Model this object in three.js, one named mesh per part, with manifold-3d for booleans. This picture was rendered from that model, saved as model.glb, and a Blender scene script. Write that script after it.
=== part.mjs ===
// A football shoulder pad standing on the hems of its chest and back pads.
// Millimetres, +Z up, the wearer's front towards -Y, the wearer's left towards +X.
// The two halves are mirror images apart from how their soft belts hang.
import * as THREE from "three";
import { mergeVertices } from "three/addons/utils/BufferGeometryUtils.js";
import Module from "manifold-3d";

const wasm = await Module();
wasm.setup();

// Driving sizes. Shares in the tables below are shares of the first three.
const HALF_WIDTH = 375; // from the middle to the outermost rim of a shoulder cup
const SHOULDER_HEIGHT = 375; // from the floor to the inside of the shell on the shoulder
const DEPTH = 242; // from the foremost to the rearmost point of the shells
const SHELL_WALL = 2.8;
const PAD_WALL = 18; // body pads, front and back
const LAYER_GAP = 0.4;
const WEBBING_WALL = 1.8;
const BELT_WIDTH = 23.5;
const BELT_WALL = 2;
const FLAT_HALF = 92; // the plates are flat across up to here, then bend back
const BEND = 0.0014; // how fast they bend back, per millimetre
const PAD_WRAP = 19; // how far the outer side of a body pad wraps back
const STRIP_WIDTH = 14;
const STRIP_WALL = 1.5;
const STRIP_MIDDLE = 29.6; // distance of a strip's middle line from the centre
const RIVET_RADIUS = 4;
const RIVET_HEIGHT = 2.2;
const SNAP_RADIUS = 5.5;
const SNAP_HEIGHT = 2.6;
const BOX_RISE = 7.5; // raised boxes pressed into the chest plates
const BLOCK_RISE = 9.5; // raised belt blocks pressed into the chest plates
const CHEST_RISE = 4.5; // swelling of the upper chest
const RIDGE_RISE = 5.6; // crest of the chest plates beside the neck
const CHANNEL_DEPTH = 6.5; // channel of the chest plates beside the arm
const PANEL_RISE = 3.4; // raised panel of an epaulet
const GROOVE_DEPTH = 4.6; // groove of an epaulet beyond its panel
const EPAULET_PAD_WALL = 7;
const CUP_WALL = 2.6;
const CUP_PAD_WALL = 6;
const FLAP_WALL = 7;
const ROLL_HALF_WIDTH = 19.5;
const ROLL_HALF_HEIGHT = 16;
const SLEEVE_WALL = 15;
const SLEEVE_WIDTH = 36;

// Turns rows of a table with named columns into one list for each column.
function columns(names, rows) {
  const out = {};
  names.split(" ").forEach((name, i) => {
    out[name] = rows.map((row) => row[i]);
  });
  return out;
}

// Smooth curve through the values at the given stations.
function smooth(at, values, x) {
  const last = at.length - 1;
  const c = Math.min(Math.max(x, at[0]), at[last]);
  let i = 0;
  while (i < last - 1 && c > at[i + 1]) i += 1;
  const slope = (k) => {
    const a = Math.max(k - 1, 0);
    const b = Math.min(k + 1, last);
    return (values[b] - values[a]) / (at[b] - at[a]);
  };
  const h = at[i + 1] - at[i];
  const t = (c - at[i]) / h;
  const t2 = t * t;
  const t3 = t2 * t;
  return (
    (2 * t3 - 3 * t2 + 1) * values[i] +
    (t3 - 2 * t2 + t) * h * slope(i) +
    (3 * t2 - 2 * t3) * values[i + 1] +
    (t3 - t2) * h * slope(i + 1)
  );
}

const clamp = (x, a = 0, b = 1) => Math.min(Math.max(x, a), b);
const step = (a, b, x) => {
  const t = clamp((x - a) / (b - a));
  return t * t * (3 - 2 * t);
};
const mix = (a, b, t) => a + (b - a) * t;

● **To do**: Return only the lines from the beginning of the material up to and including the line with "wasm.setup();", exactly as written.

● **Task result**:
Model this object in three.js, one named mesh per part, with manifold-3d for booleans. This picture was rendered from that model, saved as model.glb, and a Blender scene script. Write that script after it.
=== part.mjs ===
// A football shoulder pad standing on the hems of its chest and back pads.
// Millimetres, +Z up, the wearer's front towards -Y, the wearer's left towards +X.
// The two halves are mirror images apart from how their soft belts hang.
import * as THREE from "three";
import { mergeVertices } from "three/addons/utils/BufferGeometryUtils.js";
import Module from "manifold-3d";

const wasm = await Module();
wasm.setup();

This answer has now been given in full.